Black played football and basketball at Chicago's Kenwood High, located near the Illinois Central Railroad. Singer R. Kelly once attended the school. It does not have a regulation-sized football field, forcing the team to play home games elsewhere.

Black lived with his mother, Doris Lorraine, and her father, Booker Smith. He had an older brother by five years, Elliot, and an older sister by eight, D.D. His dad, James Frank Black, was seduced by drugs that were readily available on his street.

"You either sold them or used them," Black said without a tone of judgment.

By his freshman year of high school, Black's father died of a heart attack at age 44.

An all-public league linebacker, Black had one scholarship offer, from Hinds Community College in Mississippi. He accepted, in part, because his grandfather was from the state. (He wound up not playing football while concentrating on academics.)

"I thought I had some family down there," Black said, "but that didn't work out the way I planned it."

In May 2002, two weeks before he graduated from Kenwood, Black's mother, who battled weight and stress issues, died of a heart attack. She also was 44.

"There was a point when I was in Mississippi and I was ready to kind of give it up, really," Black said. "I was miserable. My brother (Elliot) told me to stay in school, and it was like, 'Damn!' I look back now and how far I've come, and it's crazy. Without him, I wouldn't be here.

"When you're in a whirlwind, it's hard to get an idea of who's there for you because you're just bumping off so many people. You don't know if they're pushing you or if your momentum is just taking you and you're pushing them. (Elliot) was the one constant that when I said, 'This is (messed) up,' he was the one who — bam! — pointed me in the right direction."

• • •

After a year, Black left Hinds and enrolled closer to home at Harper College in Palatine, Ill., a northwest suburb of Chicago. Staying with his grandfather, he woke up at 5 a.m., caught two trains, went through two-a-days and commuted back to the city at night.

His grandfather Booker Smith, a Navy vet who never finished high school, used to say he was "the captain of this ship."

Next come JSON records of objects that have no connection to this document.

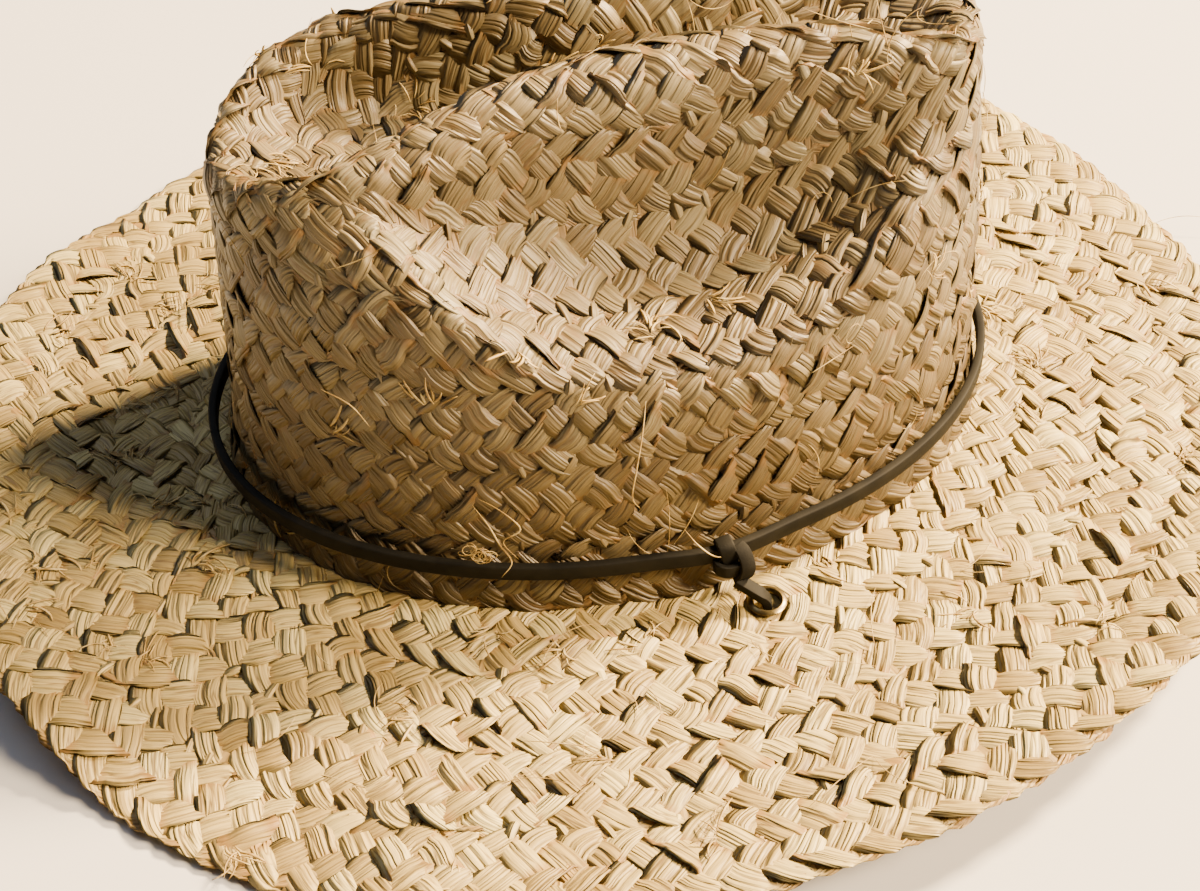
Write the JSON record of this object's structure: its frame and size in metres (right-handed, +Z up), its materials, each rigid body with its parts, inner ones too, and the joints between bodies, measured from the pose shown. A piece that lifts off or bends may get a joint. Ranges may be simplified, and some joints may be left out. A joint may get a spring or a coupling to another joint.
{
  "type": "raffia lifeguard hat",
  "caption": "Wide-brimmed sun hat of sewn raffia braid with a creased and pinched crown, a leather lace round the crown, eyelets and a chin strap.",
  "frame": {"origin": "on the surface the hat rests on, under the middle of the hat's box", "axes": "+Z up out of the crown, -X towards the front of the hat, -Y towards the wearer's left"},
  "size_m": [0.368, 0.353, 0.1285],
  "materials": {
    "raffia": "natural raffia plaited and sewn in braid, dry and slightly glossy, with bleached, golden and brown strands",
    "lace_leather": "near-black leather lace, smooth on its face and sueded at its cut edges",
    "eyelet_metal": "antique brass, darkened, with a worn rim"
  },
  "bodies": {
    "root": {"crown": "raffia", "brim": "raffia", "band_lace": "lace_leather", "knot_left": "lace_leather", "knot_right": "lace_leather", "eyelet_left": "eyelet_metal", "eyelet_right": "eyelet_metal", "chin_strap": "lace_leather"}
  },
  "joints": []
}
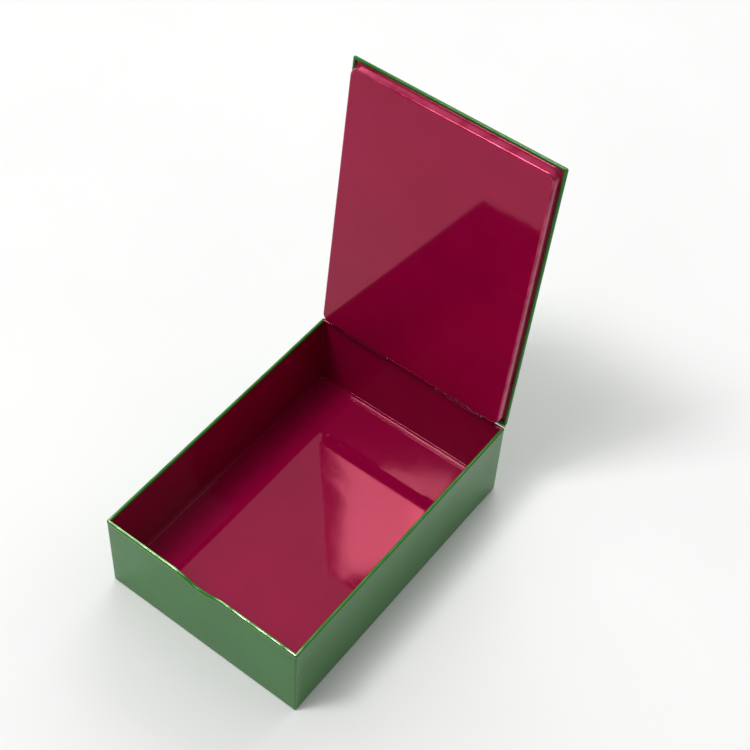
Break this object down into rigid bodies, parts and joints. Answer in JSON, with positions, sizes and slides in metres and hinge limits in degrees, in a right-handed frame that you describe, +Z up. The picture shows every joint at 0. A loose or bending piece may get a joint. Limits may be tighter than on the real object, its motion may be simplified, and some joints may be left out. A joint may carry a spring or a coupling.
{
  "type": "hinged-lid card tin",
  "caption": "Rectangular tinplate box for playing cards, with a rolled rim, a finger dip in the front and a flat plug-fit lid on a rolled wire hinge.",
  "frame": {"origin": "middle of the base, on the surface the tin stands on", "axes": "+X to the right across the front, +Y from the front to the hinge, +Z up; the lid is open at rest"},
  "size_m": [0.098, 0.1545, 0.184],
  "materials": {
    "body_tinplate": "gloss green enamel outside and gloss crimson lacquer inside, on 0.3 mm tinplate",
    "bottom_tinplate": "gloss crimson lacquer on 0.3 mm tinplate",
    "steel_wire": "bare drawn wire",
    "lid_tinplate": "gloss green enamel outside and crimson lacquer under, on 0.3 mm tinplate",
    "liner_tinplate": "gloss crimson lacquer on 0.3 mm tinplate"
  },
  "bodies": {
    "base": {"body_shell": "body_tinplate", "bottom_plate": "bottom_tinplate", "hinge_wire": "steel_wire"},
    "lid": {"lid_cover": "lid_tinplate", "lid_liner": "liner_tinplate"}
  },
  "joints": [
    {"name": "lid_hinge", "type": "hinge", "parent": "base", "child": "lid", "pos_m": [0, 0.07044, 0.04415], "axis": [1, 0, 0], "range_deg": [0, 95.4]}
  ]
}
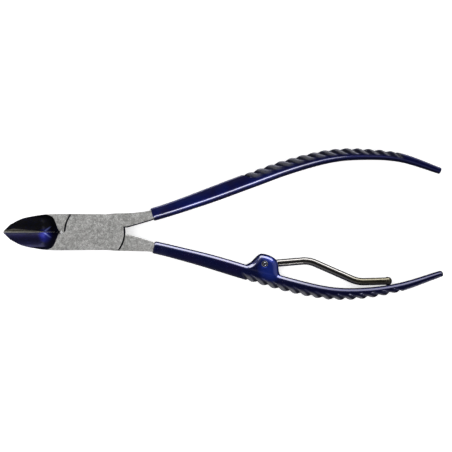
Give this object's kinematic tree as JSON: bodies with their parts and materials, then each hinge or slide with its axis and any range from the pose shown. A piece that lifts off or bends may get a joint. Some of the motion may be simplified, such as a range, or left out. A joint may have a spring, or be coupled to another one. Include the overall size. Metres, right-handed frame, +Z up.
{
  "type": "glass nippers",
  "caption": "Slender lap-jointed hand nippers with scooped cutting jaws, ridged bowed handles and a hinged bent spring wire parked along the lower handle.",
  "frame": {"origin": "on the pivot axis, in the ground lower flat of the head, which is the plane the tool lies on", "axes": "+X along the tool from the jaws to the handle ends, +Y towards the upper handle, +Z up through the flat of the head along the pivot axis"},
  "size_m": [0.1498, 0.0516, 0.0086],
  "materials": {
    "blue_coat": "glossy deep-blue metallic coat on forged steel; the head and shanks are ground back to bare satin steel",
    "ground_steel": "satin, ground and blasted",
    "spring_steel": "polished drawn wire"
  },
  "bodies": {
    "lower_half": {"lower_handle_half": "blue_coat", "pivot_rivet": "ground_steel", "spring_pin": "ground_steel"},
    "upper_half": {"upper_handle_half": "blue_coat"},
    "wire": {"spring_wire": "spring_steel"}
  },
  "joints": [
    {"name": "jaw_pivot", "type": "hinge", "parent": "lower_half", "child": "upper_half", "pos_m": [0, 0, 0.0043], "axis": [0, 0, 1], "range_deg": [0, 35]},
    {"name": "spring_wire_swing", "type": "hinge", "parent": "lower_half", "child": "wire", "pos_m": [0.0577, -0.0108, 0.0043], "axis": [0, 0, 1], "range_deg": [0, 60.3]}
  ]
}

One day, Smith ordered Black to leave his home and fend for himself, in effect, rendering him homeless. Black convinced a teammate who had just signed a lease on a one-bedroom apartment to let him sleep on the couch.

"(My grandfather) pretty much said, 'Get off my couch and make a living on your own,' " Black said. "I was going to school, but he didn't understand that."

Black had a great season at Harper, recording 88 tackles, leading them to a junior college national title and earning a scholarship at New Mexico. But shortly after beginning his career with the Lobos, his grandfather died.

"What I've been through is tough. But you have to feel in your heart you're doing the right thing," Black said.

"You have to believe in yourself and surround yourself with the type of people that are not necessarily going to hurt you because there's always going to be people who will doubt you."